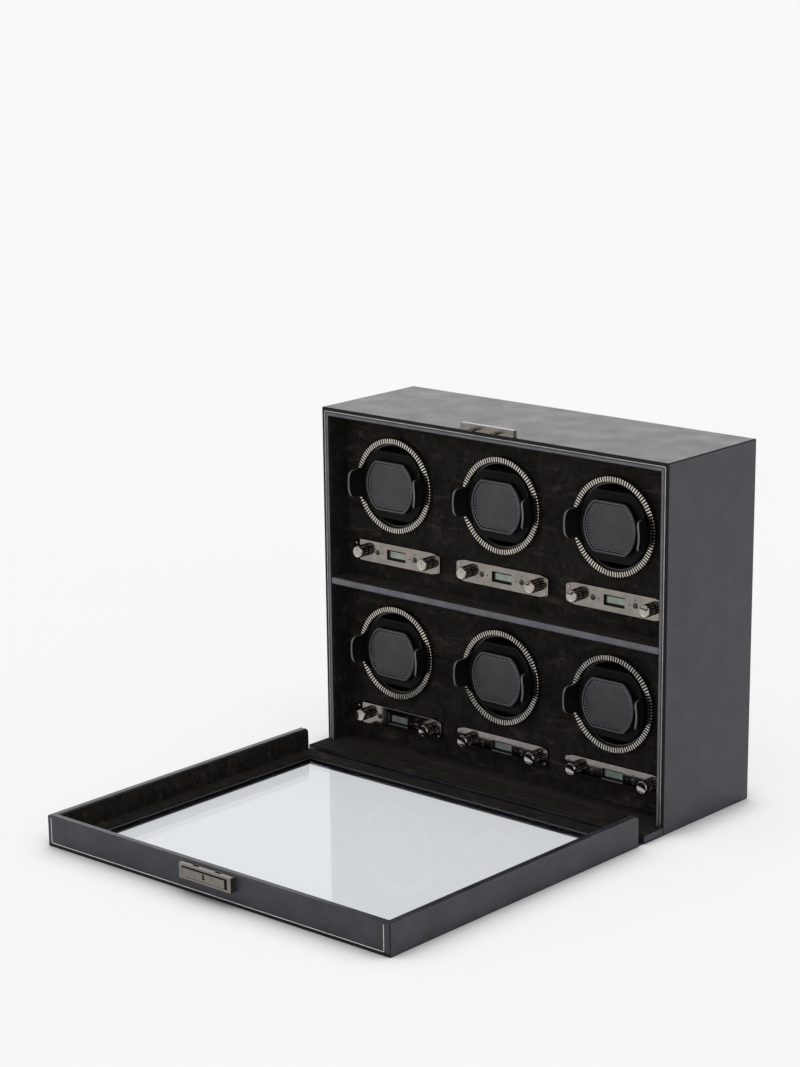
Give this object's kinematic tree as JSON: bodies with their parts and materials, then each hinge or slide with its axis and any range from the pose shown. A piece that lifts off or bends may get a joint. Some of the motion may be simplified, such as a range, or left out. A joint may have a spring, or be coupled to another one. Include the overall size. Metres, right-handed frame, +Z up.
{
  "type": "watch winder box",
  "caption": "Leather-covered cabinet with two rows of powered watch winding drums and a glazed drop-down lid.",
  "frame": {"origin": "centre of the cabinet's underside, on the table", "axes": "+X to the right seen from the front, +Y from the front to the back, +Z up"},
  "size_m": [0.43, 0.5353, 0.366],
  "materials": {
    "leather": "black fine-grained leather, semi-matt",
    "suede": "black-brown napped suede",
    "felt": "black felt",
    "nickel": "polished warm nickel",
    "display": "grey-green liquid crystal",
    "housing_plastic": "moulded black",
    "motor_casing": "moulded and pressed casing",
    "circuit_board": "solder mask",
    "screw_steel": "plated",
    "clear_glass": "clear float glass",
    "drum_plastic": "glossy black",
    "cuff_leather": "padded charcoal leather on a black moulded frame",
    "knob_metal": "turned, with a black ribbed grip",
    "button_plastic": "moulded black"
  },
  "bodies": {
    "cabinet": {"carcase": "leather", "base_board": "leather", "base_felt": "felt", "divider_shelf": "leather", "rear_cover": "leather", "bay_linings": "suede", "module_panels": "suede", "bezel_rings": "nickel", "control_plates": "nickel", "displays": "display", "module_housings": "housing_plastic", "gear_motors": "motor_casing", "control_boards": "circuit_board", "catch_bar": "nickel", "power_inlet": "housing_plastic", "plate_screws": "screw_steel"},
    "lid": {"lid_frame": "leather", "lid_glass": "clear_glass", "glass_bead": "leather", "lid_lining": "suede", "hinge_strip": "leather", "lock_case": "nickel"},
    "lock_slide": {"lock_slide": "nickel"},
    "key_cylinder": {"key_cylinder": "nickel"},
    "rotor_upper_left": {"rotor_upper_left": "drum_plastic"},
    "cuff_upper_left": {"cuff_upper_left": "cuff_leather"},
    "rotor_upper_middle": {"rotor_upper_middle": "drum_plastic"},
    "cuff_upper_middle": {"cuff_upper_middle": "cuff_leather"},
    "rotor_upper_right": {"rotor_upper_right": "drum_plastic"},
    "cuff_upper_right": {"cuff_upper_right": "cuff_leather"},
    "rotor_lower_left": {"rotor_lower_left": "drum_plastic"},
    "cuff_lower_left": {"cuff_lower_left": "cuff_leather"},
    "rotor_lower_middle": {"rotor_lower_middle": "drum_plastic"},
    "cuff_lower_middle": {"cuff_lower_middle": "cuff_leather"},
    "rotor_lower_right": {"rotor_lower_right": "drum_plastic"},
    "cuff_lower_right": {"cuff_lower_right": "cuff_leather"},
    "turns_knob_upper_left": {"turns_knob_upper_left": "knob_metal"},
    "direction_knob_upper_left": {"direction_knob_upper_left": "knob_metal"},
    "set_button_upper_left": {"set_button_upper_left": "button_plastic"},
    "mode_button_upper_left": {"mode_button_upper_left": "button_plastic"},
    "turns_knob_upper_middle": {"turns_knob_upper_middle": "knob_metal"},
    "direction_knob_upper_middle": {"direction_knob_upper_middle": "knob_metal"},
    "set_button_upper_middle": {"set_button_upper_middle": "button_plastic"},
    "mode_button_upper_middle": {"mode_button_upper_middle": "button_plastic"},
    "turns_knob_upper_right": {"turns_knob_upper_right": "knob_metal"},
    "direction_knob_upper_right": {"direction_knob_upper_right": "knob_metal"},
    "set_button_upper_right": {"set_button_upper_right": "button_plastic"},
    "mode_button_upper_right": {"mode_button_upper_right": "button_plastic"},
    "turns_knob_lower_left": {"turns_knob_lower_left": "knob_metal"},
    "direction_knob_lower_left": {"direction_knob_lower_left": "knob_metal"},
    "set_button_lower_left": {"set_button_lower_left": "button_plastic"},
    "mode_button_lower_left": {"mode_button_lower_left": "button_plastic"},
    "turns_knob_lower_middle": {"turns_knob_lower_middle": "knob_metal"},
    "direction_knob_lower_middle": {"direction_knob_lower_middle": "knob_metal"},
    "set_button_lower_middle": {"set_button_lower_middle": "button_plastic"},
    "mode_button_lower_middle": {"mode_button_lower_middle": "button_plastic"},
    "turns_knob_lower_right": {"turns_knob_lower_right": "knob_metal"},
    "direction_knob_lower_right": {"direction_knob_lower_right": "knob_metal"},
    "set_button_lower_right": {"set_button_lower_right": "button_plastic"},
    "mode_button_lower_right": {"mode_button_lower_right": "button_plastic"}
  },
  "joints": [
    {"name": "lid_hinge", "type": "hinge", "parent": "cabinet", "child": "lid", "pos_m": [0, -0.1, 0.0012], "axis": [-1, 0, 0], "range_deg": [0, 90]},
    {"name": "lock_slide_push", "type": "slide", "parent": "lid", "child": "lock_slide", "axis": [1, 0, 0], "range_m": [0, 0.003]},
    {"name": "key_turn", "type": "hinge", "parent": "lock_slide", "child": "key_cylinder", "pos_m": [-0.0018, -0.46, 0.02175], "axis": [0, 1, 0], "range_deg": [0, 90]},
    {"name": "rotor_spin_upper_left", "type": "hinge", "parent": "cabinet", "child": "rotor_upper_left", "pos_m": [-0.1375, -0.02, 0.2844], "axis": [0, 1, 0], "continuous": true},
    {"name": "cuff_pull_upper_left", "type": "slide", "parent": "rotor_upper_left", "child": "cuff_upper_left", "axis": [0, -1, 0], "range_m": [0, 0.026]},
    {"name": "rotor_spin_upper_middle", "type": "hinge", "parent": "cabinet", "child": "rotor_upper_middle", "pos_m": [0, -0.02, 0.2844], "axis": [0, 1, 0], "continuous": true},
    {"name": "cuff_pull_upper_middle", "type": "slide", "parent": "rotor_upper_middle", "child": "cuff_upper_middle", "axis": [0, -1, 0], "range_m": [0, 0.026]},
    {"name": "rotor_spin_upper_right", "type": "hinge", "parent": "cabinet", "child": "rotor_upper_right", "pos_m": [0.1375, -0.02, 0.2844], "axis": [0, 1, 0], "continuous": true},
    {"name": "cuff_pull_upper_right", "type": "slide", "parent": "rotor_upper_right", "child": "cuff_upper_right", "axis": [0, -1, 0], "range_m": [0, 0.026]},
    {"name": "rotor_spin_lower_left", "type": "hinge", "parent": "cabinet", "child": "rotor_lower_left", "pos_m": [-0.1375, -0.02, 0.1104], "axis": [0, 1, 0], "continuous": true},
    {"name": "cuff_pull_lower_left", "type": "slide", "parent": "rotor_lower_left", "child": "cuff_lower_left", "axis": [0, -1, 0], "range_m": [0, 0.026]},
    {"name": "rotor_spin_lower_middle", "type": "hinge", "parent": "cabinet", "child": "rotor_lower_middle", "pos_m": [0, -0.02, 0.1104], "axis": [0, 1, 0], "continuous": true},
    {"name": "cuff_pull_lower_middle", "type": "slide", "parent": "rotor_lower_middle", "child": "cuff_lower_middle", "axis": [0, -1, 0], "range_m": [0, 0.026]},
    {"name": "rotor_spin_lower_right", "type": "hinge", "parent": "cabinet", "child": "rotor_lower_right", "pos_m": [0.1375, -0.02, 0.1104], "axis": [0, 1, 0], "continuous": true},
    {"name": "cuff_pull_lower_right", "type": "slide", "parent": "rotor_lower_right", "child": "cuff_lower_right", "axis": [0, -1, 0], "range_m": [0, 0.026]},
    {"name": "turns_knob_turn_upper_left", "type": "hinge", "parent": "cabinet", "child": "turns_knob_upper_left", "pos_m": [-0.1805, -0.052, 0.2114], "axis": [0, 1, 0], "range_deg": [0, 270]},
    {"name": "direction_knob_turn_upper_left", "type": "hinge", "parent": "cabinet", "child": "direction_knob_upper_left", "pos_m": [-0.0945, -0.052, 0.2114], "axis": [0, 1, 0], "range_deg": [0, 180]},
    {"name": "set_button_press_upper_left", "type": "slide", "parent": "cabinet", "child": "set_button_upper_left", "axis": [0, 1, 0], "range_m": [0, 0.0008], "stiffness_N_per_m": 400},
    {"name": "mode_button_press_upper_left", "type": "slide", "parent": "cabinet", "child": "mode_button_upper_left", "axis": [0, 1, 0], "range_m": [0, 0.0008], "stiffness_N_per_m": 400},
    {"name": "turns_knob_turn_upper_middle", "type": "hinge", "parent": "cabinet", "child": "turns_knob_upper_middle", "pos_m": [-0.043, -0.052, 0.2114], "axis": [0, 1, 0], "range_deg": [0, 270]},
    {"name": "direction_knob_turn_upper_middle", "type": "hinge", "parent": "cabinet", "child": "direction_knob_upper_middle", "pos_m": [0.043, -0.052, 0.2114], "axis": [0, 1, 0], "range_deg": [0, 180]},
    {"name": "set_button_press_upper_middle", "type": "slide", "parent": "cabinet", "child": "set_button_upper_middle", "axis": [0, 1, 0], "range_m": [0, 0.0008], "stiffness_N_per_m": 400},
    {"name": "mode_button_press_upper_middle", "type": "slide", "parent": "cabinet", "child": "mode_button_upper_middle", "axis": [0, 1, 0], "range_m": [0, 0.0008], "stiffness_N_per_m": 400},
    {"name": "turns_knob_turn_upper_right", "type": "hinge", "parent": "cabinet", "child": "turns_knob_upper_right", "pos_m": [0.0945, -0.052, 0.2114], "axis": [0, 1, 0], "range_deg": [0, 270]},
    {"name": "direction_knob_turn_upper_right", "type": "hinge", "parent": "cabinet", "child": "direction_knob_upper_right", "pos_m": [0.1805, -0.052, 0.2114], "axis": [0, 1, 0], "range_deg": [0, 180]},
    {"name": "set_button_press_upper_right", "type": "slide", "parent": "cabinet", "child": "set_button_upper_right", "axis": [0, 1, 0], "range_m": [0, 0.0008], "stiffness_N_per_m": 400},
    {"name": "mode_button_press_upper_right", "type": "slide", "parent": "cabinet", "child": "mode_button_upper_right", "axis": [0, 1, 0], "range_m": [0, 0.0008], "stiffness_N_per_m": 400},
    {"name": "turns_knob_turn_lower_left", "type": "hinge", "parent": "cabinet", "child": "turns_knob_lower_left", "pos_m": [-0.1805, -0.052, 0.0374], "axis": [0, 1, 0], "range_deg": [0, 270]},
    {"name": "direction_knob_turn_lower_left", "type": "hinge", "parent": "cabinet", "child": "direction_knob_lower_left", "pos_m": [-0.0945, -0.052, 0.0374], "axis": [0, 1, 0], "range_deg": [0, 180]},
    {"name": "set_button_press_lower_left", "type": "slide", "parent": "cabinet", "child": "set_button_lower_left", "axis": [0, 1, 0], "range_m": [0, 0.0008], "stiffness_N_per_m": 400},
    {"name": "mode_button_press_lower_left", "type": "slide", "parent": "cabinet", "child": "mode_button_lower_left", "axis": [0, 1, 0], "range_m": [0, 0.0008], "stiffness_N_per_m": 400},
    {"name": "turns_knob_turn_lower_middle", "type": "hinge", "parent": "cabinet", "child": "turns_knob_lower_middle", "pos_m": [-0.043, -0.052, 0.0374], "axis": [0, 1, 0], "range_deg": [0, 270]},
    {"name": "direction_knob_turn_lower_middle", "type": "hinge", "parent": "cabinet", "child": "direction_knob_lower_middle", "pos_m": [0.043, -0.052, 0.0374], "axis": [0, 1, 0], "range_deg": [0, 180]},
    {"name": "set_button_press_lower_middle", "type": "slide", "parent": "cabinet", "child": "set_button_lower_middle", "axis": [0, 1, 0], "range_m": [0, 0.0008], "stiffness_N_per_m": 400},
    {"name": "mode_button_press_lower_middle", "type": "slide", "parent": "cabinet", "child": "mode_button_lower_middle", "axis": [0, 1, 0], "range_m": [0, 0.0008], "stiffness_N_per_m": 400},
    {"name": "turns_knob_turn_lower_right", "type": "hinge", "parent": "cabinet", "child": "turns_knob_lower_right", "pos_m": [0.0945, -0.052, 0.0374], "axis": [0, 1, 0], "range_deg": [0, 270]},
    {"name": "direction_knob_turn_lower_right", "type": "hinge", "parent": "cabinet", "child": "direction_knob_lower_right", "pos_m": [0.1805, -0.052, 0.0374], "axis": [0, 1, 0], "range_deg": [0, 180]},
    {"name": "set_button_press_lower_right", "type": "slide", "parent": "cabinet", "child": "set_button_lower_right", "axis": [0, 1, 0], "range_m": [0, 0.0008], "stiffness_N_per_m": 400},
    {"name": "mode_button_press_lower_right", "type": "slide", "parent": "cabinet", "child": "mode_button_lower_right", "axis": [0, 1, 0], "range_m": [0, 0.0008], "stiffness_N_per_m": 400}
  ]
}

> **Instructions to follow**
Extract every line containing the string "materials" from the material.

> **Reply**
Give this object's kinematic tree as JSON: bodies with their parts and materials, then each hinge or slide with its axis and any range from the pose shown. A piece that lifts off or bends may get a joint. Some of the motion may be simplified, such as a range, or left out. A joint may have a spring, or be coupled to another one. Include the overall size. Metres, right-handed frame, +Z up.
  "materials": {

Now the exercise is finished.